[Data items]
--- Begin ---

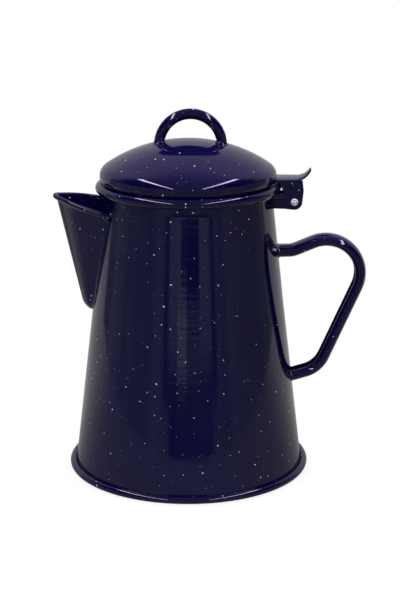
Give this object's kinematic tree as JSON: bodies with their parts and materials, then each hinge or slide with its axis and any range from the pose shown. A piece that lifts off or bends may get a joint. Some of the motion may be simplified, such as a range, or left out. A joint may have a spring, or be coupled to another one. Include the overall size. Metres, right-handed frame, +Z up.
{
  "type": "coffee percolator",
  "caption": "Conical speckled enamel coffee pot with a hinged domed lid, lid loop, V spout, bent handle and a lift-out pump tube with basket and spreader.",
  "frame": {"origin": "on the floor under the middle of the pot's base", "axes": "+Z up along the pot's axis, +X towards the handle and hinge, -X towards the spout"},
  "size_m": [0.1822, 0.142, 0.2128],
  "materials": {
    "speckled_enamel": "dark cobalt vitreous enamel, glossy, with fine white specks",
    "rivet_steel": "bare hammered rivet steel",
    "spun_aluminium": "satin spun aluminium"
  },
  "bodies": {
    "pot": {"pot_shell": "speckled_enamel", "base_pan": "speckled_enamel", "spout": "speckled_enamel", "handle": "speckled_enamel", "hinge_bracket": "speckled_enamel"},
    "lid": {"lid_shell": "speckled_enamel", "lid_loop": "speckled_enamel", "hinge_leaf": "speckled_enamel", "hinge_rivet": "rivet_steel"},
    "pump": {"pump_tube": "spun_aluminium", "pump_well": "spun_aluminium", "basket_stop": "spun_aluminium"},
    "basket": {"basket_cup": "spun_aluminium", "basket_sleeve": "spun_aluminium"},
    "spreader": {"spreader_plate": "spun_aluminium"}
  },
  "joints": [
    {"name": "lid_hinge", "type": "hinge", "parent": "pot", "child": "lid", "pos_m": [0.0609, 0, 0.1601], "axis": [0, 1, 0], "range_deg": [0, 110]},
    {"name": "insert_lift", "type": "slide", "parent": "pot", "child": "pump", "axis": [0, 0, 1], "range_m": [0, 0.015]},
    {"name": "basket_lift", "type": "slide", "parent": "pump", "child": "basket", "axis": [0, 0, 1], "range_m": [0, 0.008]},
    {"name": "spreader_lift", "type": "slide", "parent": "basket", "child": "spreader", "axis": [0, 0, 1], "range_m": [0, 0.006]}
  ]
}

--- End ---
--- Begin ---

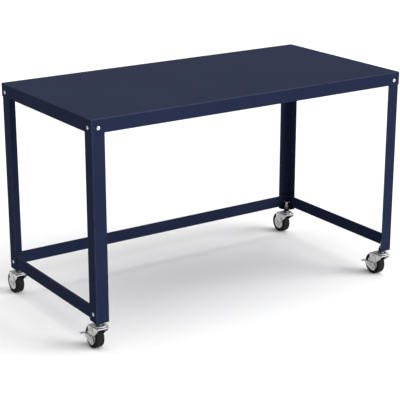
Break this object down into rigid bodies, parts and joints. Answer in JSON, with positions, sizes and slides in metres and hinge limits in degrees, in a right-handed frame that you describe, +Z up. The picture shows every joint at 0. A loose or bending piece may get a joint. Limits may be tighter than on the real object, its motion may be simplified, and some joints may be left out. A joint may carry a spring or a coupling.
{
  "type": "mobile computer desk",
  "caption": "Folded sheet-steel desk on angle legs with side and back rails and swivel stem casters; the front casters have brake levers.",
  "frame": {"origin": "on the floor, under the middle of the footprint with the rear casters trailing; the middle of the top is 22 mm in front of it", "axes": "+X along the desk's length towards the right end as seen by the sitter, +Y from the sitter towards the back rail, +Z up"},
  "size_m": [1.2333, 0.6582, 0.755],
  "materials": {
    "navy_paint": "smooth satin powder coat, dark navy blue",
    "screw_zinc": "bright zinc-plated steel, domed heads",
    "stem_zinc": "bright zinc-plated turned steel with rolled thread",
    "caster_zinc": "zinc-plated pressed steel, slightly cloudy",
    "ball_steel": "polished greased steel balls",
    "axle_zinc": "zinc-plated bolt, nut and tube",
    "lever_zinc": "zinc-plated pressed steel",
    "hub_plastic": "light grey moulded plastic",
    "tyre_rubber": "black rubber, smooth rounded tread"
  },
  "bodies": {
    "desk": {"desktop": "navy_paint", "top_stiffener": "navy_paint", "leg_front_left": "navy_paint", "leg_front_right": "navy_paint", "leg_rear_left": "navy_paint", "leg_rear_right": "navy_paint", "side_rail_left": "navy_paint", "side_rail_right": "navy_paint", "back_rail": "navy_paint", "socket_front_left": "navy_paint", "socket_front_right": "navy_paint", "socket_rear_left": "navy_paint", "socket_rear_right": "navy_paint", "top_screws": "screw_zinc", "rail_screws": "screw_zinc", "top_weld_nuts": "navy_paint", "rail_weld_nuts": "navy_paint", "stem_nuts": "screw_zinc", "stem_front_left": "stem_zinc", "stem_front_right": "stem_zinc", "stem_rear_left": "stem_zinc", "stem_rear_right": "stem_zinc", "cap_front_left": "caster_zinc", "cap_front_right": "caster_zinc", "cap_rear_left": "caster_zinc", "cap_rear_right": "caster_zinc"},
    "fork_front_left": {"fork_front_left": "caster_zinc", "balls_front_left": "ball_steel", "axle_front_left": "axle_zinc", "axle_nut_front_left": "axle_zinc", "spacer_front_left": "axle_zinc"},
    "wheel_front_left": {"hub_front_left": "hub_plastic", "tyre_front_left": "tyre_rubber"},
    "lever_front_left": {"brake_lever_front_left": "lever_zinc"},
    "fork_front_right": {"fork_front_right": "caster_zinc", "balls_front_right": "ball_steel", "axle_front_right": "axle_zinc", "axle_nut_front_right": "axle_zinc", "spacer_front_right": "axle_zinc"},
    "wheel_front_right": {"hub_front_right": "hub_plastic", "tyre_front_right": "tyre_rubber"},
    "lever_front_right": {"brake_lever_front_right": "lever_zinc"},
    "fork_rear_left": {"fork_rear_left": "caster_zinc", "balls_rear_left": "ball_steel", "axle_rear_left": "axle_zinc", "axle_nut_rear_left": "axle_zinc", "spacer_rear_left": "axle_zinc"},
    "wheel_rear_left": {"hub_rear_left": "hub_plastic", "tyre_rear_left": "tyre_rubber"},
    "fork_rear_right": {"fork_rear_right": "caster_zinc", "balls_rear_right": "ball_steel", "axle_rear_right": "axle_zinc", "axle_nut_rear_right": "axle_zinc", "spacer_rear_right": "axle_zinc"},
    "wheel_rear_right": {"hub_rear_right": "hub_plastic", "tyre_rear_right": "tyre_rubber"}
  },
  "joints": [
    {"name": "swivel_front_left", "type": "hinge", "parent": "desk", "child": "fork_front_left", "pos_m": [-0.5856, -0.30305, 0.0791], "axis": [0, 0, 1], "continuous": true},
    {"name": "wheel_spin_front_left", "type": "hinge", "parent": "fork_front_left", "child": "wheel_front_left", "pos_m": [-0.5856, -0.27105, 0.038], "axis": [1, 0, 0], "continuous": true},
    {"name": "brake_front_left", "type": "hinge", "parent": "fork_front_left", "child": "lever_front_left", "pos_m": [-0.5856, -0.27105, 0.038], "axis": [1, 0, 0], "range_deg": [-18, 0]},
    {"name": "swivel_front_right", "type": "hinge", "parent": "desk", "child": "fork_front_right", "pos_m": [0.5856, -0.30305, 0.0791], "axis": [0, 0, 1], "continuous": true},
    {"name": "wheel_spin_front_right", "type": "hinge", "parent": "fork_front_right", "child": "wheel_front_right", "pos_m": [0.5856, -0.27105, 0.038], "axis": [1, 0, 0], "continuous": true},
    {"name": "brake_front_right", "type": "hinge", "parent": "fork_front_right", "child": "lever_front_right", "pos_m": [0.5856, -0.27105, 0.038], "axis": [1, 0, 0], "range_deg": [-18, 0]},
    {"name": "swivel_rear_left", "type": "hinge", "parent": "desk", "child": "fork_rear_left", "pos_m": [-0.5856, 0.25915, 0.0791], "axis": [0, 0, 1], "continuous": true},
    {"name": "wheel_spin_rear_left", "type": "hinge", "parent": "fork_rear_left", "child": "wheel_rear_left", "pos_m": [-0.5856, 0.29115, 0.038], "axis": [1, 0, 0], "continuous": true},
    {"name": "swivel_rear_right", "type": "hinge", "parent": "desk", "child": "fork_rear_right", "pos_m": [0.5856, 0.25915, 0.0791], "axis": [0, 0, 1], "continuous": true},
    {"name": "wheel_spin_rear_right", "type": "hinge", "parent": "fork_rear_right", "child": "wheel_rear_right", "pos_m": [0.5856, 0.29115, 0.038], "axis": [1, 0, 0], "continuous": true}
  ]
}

--- End ---

Report only the number of lines in the listing that contain the word "this".

* Solved exercise *
2